§ **WHAT YOU ARE ASKED TO DO**
Everything from the line containing "obj.parent = None" down to the line containing "a full turn" is to be returned exactly; include both boundary lines and leave out all others.

§ **MATERIAL PROVIDED**
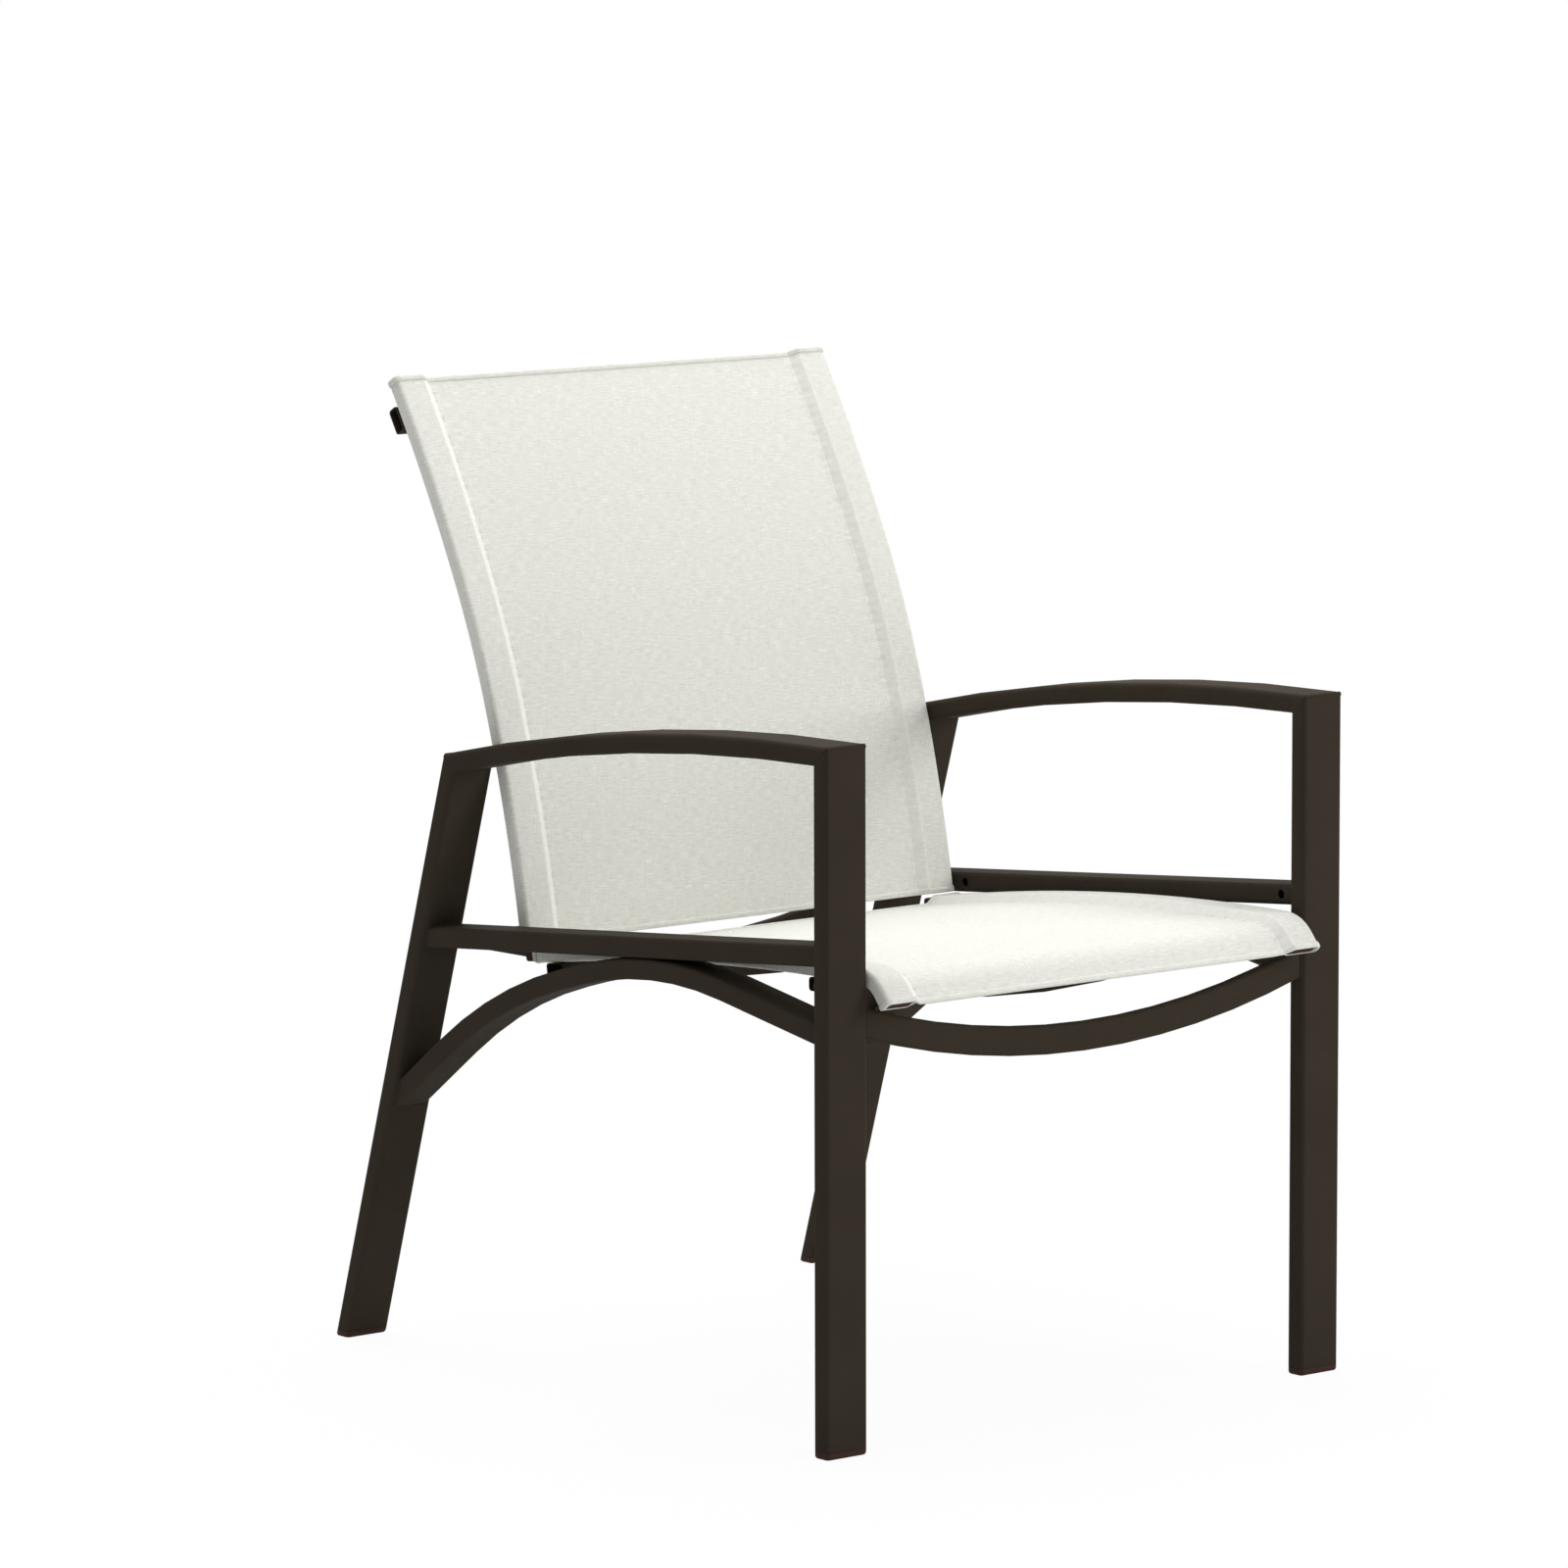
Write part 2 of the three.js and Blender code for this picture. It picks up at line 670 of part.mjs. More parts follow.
for (const { name, sign } of hands) {
  add(`seat_rail_${name}`, slingRail(seatRoute, seatFixings, hidden, seatEnd, sign), 'frame');
  add(`back_rail_${name}`, slingRail(backRoute, backFixings, plugRecess, backEnd - hidden, sign), 'frame');
  const first = [plugRecess, plugRecess + plugHead, plugRecess + plugHead + plugSpigot];
  const last = first.map((length) => backEnd - length);
  const rear = [seatEnd + seam + plugReach, seatEnd + seam, seatEnd - plugSpigot];
  add(`seat_front_plug_${name}`, railPlug(seatRoute, ...first, sign), 'plastic');
  add(`seat_rear_plug_${name}`, railPlug(seatRoute, ...rear, sign), 'plastic');
  add(`back_top_plug_${name}`, railPlug(backRoute, ...last, sign), 'plastic');
}

// Slings

// The section across both sleeves and the sheet between them. Each sleeve is a drop shape: it goes
// round the rail and slopes down to where its two layers are sewn into one sheet.
function slingSection(proud) {
  const outboard = slingRailCentre + slingRailWidth / 2 - slingRailCorner;
  const inboard = slingRailCentre - slingRailWidth / 2 + slingRailCorner;
  const middle = slingRailDepth / 2 - slingRailCorner;
  const turned = (across, angle, radius) => new THREE.Vector2(across, middle).add(towards(angle, radius));
  // Half a drop at a distance from the rail, from the height of its seam to the outboard side.
  const drop = (off, seamHeight) => {
    const radius = slingRailCorner + off;
    const points = [];
    for (let i = 0; i <= slopeSteps; i++) {
      points.push(turned(inboard, quarter + sleeveSlope * (1 - i / slopeSteps), radius));
    }
    for (let i = 0; i <= cornerSteps; i++) {
      points.push(turned(outboard, quarter * (1 - i / cornerSteps), radius));
    }
    return [slide(points[0], sleeveSlope, floorCut(seamHeight)), ...points];
  };
  const flip = (points, x, y) => points.map((p) => new THREE.Vector2(x * p.x, y * p.y));
  const upper = drop(sleeveWall + proud, clothThickness / 2 + proud);
  const right = [...upper, ...flip(upper, 1, -1).reverse()];
  const left = flip(right, -1, 1).reverse();
  const innerUpper = drop(sleeveEase, 0);
  const innerLower = flip(innerUpper, 1, -1).reverse().slice(0, -1);
  const hollow = [...innerUpper, ...innerLower];
  const contour = [...right, ...left].reverse();
  return { contour, hollows: [hollow, flip(hollow, -1, 1).reverse()] };
}

function sling(route, fixings) {
  const end = route.length;
  const steps = [hemHeight, hemHeight + hemStep, end - hemHeight - hemStep, end - hemHeight];
  const stretch = route.between(0, end, steps);
  const plain = slingSection(0);
  const hem = slingSection(hemProud);
  const lay = (flat, x) => new THREE.Vector3(x, flat.x, flat.y);
  const last = stretch.stations.length - 1;
  const rings = stretch.stations.map((station, i) => ring(i < 2 || i > last - 2 ? hem : plain, station, lay));
  const from = slingRailDepth / 2;
  const drills = hands.flatMap(({ sign }) => drillsFor(route, fixings, sign, from, slingRailDepth));
  return drilled(loft(rings, plain), drills);
}

add('seat_sling', sling(seatRoute, seatFixings), 'cloth');
add('back_sling', sling(backRoute, backFixings), 'cloth');

// Cross bars: flat at both ends and bowed away from the sitter between them

const barHalf = sleeveEdge - barInset;

function barRoute(bow) {
  const run = barHalf - barFlat;
  const swing = 2 * Math.atan(bow / run);
  const bowRadius = run / Math.sin(swing) - barBend;
  const start = new THREE.Vector2(-barHalf, 0);
  return new Route(start, 0)
    .line(barFlat)
    .arc(barBend, -swing, 2)
    .arc(bowRadius, 2 * swing, bendSteps)
    .arc(barBend, -swing, 2)
    .line(barFlat);
}

// In a bar's plane the first axis is X and the second points to the sitter.
function barPlane(route, length) {
  const { centre, out, along } = fixing(route, length, 1);
  const middle = new THREE.Vector3(0, centre.y, centre.z).addScaledVector(out, seatOn + barDepth / 2);
  return (flat, x) => middle.clone()
    .add(new THREE.Vector3(flat.x, 0, 0))
    .addScaledVector(out, -flat.y)
    .addScaledVector(along, x);
}

function crossBar(route, length, bow) {
  const section = tubeSection(barWidth, barDepth, barCorner, barWall);
  const drills = hands.map(({ sign }) => {
    const place = fixing(route, length, sign);
    return drill(screwHoleRadius, outFrom(place, sleeveHalf), outFrom(place, sleeveHalf + 2 * barDepth));
  });
  return drilled(sweep(barRoute(bow), section, barPlane(route, length)), drills);
}

const bars = [
  { name: 'seat_bar_front', route: seatRoute, length: seatFixings.bars[0], bow: frontBarBow },
  { name: 'seat_bar_rear', route: seatRoute, length: seatFixings.bars[1], bow: barBow },
  { name: 'back_bar_top', route: backRoute, length: backFixings.bars[0], bow: barBow },
];

for (const { name, route, length, bow } of bars) {
  add(name, crossBar(route, length, bow), 'frame');
}

// Tabs: plates welded to the side frames, which the rails are screwed to

function plate(place, across, thickness, depth, sign) {
  const { centre, out, along } = place;
  const middle = (across.from + across.to) / 2;
  const box = welded(new THREE.BoxGeometry(across.to - across.from, thickness, depth));
  const basis = new THREE.Matrix4().makeBasis(new THREE.Vector3(1, 0, 0), out, along);
  const spot = outFrom(place, seatOn + thickness / 2);
  basis.setPosition(sign * middle, spot.y, spot.z);
  const geometry = box.applyMatrix4(basis);
  return volumeOf(geometry) < 0 ? meshOf(pointsOf(geometry), [...geometry.index.array]) : geometry;
}

function pointsOf(geometry) {
  const position = geometry.getAttribute('position');
  const pointAt = (_, i) => new THREE.Vector3().fromBufferAttribute(position, i);
  return Array.from({ length: position.count }, pointAt);
}

const tabInner = slingRailCentre + slingRailWidth / 2 - tabReach;
const [frontTab, rearTab] = seatFixings.tabs;
const [lowerTab, upperTab] = backFixings.tabs;
const behindLeg = legFace + tabOverlap;
const toBrace = braceFace - seam;
const toLeg = legFace - seam;
const tabs = [
  { name: 'seat_front_tab', route: seatRoute, length: frontTab, depth: frontTabDepth, edge: behindLeg },
  { name: 'seat_rear_tab', route: seatRoute, length: rearTab, depth: rearTabDepth, edge: toBrace },
  { name: 'back_lower_tab', route: backRoute, length: lowerTab, depth: lowerTabHeight, edge: toBrace },
  { name: 'back_upper_tab', route: backRoute, length: upperTab, depth: upperTabHeight, edge: toLeg },
];

for (const { name, route, length, depth, edge } of tabs) {
  for (const hand of hands) {
    const place = fixing(route, length, hand.sign);
    const blank = plate(place, { from: tabInner, to: edge }, tabThickness, depth, hand.sign);
    const past = outFrom(place, sleeveHalf + 2 * tabThickness);
    const hole = drill(screwHoleRadius, outFrom(place, sleeveHalf), past);
    add(`${name}_${hand.name}`, drilled(blank, [hole]), 'frame');
  }
}

// Screws from outside the cloth into the weld nuts

const screwTip = nutBottom - screwPastNut;

function screw({ centre, out }, grip) {
  const headFoot = seatOn + grip + seam;
  const profile = [
    [0, screwTip], [screwRadius, screwTip], [screwRadius, headFoot], [screwHeadRadius, headFoot],
    [screwHeadRadius, headFoot + screwCrown], [screwRadius, headFoot + screwHeadHeight],
    [0, headFoot + screwHeadHeight],
  ].map(([r, h]) => new THREE.Vector2(r, h));
  return aimed(welded(new THREE.LatheGeometry(profile, drillSides)), centre, out);
}

for (const hand of hands) {
  for (const { name, route, length } of bars) {
    add(`${name}_screw_${hand.name}`, screw(fixing(route, length, hand.sign), barDepth), 'zinc');
  }
  for (const { name, route, length } of tabs) {
    add(`${name}_screw_${hand.name}`, screw(fixing(route, length, hand.sign), tabThickness), 'zinc');
  }
}

// The origin goes under the middle of the chair, on the floor.
const box = new THREE.Box3().setFromObject(chair);
const middle = box.getCenter(new THREE.Vector3());
chair.position.set(-middle.x, -middle.y, -box.min.z);

export default chair;
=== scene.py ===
# %% [markdown]
# # A sling patio chair
# The chair is a welded frame of flat tube with a seat and a back of woven sling fabric stretched between
# rails. The metal and moulded pieces come finished in shape and at their real size, so they are loaded as
# they are and only get a finish. The fabric, its hems and stitches, the weld beads and the screws' visible
# shapes are made here.

# %% Load the chair's frame
import json
import math

import bpy
import numpy as np
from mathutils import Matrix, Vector


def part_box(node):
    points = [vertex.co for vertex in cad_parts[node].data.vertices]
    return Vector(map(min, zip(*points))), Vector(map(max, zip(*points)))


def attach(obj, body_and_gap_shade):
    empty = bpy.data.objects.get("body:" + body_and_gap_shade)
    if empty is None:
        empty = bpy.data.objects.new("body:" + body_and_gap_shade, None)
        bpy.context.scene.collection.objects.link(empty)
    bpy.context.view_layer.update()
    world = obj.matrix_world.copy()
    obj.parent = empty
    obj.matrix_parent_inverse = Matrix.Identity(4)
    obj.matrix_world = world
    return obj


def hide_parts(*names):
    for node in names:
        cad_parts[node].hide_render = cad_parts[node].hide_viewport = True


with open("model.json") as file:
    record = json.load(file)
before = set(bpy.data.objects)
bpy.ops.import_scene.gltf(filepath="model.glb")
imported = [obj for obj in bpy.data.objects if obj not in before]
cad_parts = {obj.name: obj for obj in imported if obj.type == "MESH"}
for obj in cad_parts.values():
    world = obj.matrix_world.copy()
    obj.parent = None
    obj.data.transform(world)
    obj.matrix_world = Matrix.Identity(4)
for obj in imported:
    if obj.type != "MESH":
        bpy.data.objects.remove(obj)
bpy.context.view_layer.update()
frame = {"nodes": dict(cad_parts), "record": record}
nodes = frame["nodes"]

# %% [markdown]
# ## Units
# Blender works in metres and radians, and furniture is drawn in millimetres and degrees. Two factors keep
# every size below in the numbers that a maker would read off a drawing. The other way, a scene set to
# millimetres, would make lamps and bump depths behave oddly.

# %% Units
mm = 0.001
deg = math.pi / 180
print("a metre is", round(1 / mm), "mm, and a full turn is", round(360 * deg, 4), "radians")

# %% [markdown]
# ## Camera
# A long lens from about eight metres away gives the flat, catalogue-like perspective in which the chair's
# upright tubes stay almost parallel. The camera stands at the front right of the chair, a little above the
# arms. A small sideways shift of the lens frames the chair without turning the camera.

# %% Camera
lens = bpy.data.cameras.new("long_lens")
lens.lens = 193.464
lens.sensor_width = 36
lens.shift_x = -0.095
camera = bpy.data.objects.new("camera", lens)
camera.location = (-4.9839, -6.02, 1.6089)
camera.rotation_euler = (82.242 * deg, 0, -40.26 * deg)
bpy.context.scene.collection.objects.link(camera)
bpy.context.scene.camera = camera
bpy.context.scene.view_settings.view_transform = "Standard"
print("camera stands", round(camera.location.length, 2), "m from the middle of the floor")

# %% [markdown]
# ## Writing shader maths as Python
# A material's pattern is a formula, and a formula drawn with nodes is hard to read. This small class holds
# one output socket. The signs + - * / on it add Math nodes, also when a plain number comes first, and one
# method adds any other kind of node. The same class serves materials, the world and geometry nodes.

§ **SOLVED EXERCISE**
    obj.parent = None
    obj.data.transform(world)
    obj.matrix_world = Matrix.Identity(4)
for obj in imported:
    if obj.type != "MESH":
        bpy.data.objects.remove(obj)
bpy.context.view_layer.update()
frame = {"nodes": dict(cad_parts), "record": record}
nodes = frame["nodes"]

# %% [markdown]
# ## Units
# Blender works in metres and radians, and furniture is drawn in millimetres and degrees. Two factors keep
# every size below in the numbers that a maker would read off a drawing. The other way, a scene set to
# millimetres, would make lamps and bump depths behave oddly.

# %% Units
mm = 0.001
deg = math.pi / 180
print("a metre is", round(1 / mm), "mm, and a full turn is", round(360 * deg, 4), "radians")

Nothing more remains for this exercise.